Наконец, Ильича взялись проводить двое подвыпивших финских крестьян, которым море было по колено.
И вот, пробираясь ночью по льду, они вместе с Ильичем чуть не погибли — лёд стал уходить в одном месте у них из-под ног. Еле выбрались. Потом финский товарищ, через которого я переправилась в Стокгольм, говорил мне, как опасен был избранный путь и как лишь случайность спасла Ильича от гибели. А Ильич рассказывал, что, когда лёд стал уходить из-под ног, он подумал: «Эх, как глупо приходится погибать».
Пробыв несколько дней в Стокгольме, мы с Ильичём двинулись на Женеву через Берлин.
Началась наша вторая эмиграция, она была куда тяжелее первой.
ОПЯТЬ ЗА ГРАНИЦЕЙ
Трудно было Владимиру Ильичу и Надежде Константиновне после кипучей работы во время революции вновь привыкать к жизни за границей, надо было после поражения революции не хныкать, не поддаваться тяжёлым настроениям, а думать о том, как готовиться к новым боям. Надо было определить линию партии, продумать, каким путём идти.

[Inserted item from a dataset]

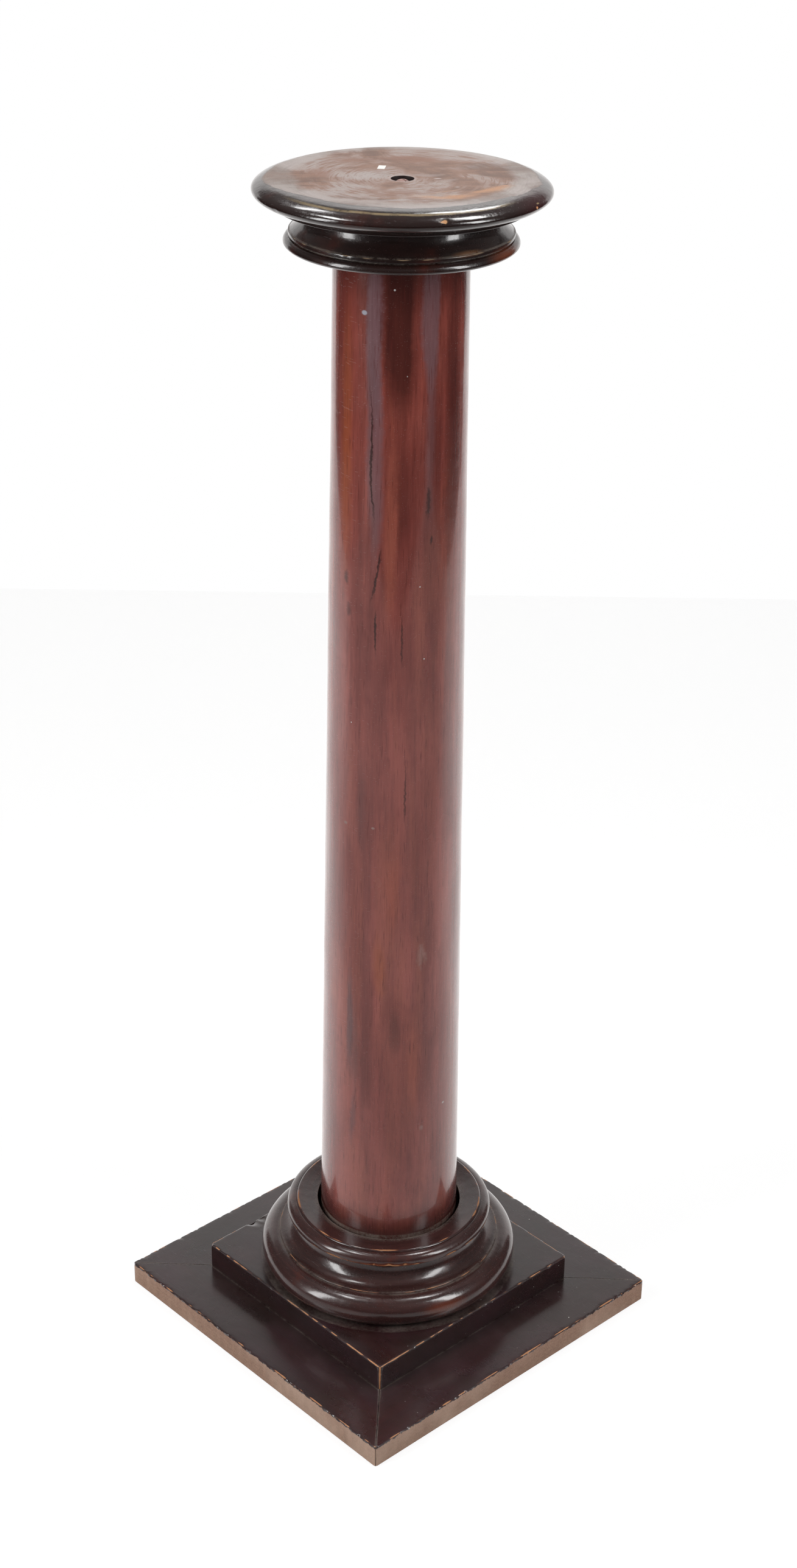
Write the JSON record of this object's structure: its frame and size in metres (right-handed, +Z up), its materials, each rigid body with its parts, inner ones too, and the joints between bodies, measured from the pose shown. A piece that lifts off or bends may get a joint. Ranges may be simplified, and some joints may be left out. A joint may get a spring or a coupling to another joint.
{
  "type": "pedestal column stand",
  "caption": "Round tapered column on a turned base, square plinth block and mitred foot frame, with a turned capital and a round top plate to display something on.",
  "frame": {"origin": "on the floor under the middle of the foot frame", "axes": "+Z up along the column, X and Y along the sides of the foot frame"},
  "size_m": [0.346, 0.346, 1.07],
  "materials": {
    "plate_varnish": "worn matt top with a dark glossy varnished edge",
    "turned_varnish": "near-black brown gloss varnish, rubbed to bare wood on the arrises",
    "foot_varnish": "dark satin varnish with dust, bare weathered frame edges",
    "shaft_veneer": "glossy red-brown mahogany veneer",
    "carcase_pine": "unfinished softwood",
    "old_steel": "dull old steel"
  },
  "bodies": {
    "root": {"base_ring_dowels": "carcase_pine", "base_ring_screws": "old_steel", "base_scotia_ring": "turned_varnish", "base_torus_ring": "turned_varnish", "capital": "turned_varnish", "capital_dowels": "carcase_pine", "centre_screw": "old_steel", "frame_board_back": "foot_varnish", "frame_board_front": "foot_varnish", "frame_board_left": "foot_varnish", "frame_board_right": "foot_varnish", "frame_screws": "old_steel", "glue_block_back_left": "carcase_pine", "glue_block_back_right": "carcase_pine", "glue_block_front_left": "carcase_pine", "glue_block_front_right": "carcase_pine", "mitre_spline_back_left": "carcase_pine", "mitre_spline_back_right": "carcase_pine", "mitre_spline_front_left": "carcase_pine", "mitre_spline_front_right": "carcase_pine", "plate_dowels": "carcase_pine", "plinth_block": "foot_varnish", "shaft_bolt": "old_steel", "shaft_bolt_washer": "old_steel", "shaft_foot_plug": "carcase_pine", "shaft_stave_1": "carcase_pine", "shaft_stave_2": "carcase_pine", "shaft_stave_3": "carcase_pine", "shaft_stave_4": "carcase_pine", "shaft_stave_5": "carcase_pine", "shaft_stave_6": "carcase_pine", "shaft_stave_7": "carcase_pine", "shaft_stave_8": "carcase_pine", "shaft_top_plug": "carcase_pine", "shaft_veneer": "shaft_veneer", "top_plate": "plate_varnish"}
  },
  "joints": []
}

Сначала жили в Женеве, в Швейцарии, потом через год переехали в Париж. Владимир Ильич засел за книги, целые дни проводил в библиотеке.
Заниматься в Париже было очень неудобно. Национальная библиотека была далеко. Ездил туда Владимир Ильич обычно на велосипеде, но езда по такому городу, как Париж, не то, что езда по окрестностям Женевы, — требует большого напряжения.
Осенью мы переменили квартиру, поселились на глухой уличке Мари-Роз, — две комнаты и кухня, окна выходили в какой-то сад. «Приёмной» нашей теперь была кухня, где и велись все задушевные разговоры.
Сейчас в этой квартире французские коммунисты создали Музей В. И. Ленина.
С осени у Владимира Ильича было рабочее настроение. Он завёл «прижим», как он выражался: вставал в 8 часов утра, ехал в Национальную библиотеку, возвращался в 2 часа. Много работал дома. Я усиленно его охраняла от публики. У нас всегда бывало много народу, была толчея непротолчённая. Приезжавшие из России с воодушевлением рассказывали, что там делается.
Живя мыслью о России, Ильич в то же время внимательно изучал и французское рабочее движение. Особенно внимательно наблюдал Ильич предвыборную кампанию. В ней всё тонуло в личной склоке, взаимных разоблачениях, политические вопросы отодвигались на задний план. Только некоторые собрания были интересны, понравилось выступление Вайяна. Старый коммунар, он пользовался особой любовью рабочих. Запомнилась фигура высокого рабочего, пришедшего с работы, с ещё засученными рукавами. С глубочайшим вниманием слушал этот рабочий Вайяна. «Вот он, наш старик, как говорит!» — воскликнул он. И с таким же восхищением смотрели на Вайяна двое подростков, сыновей рабочего. Но не везде ведь выступали Вайяны. А рядовые ораторы крутили, приспособлялись к аудитории: в рабочей аудитории говорили одно, в интеллигентской — другое.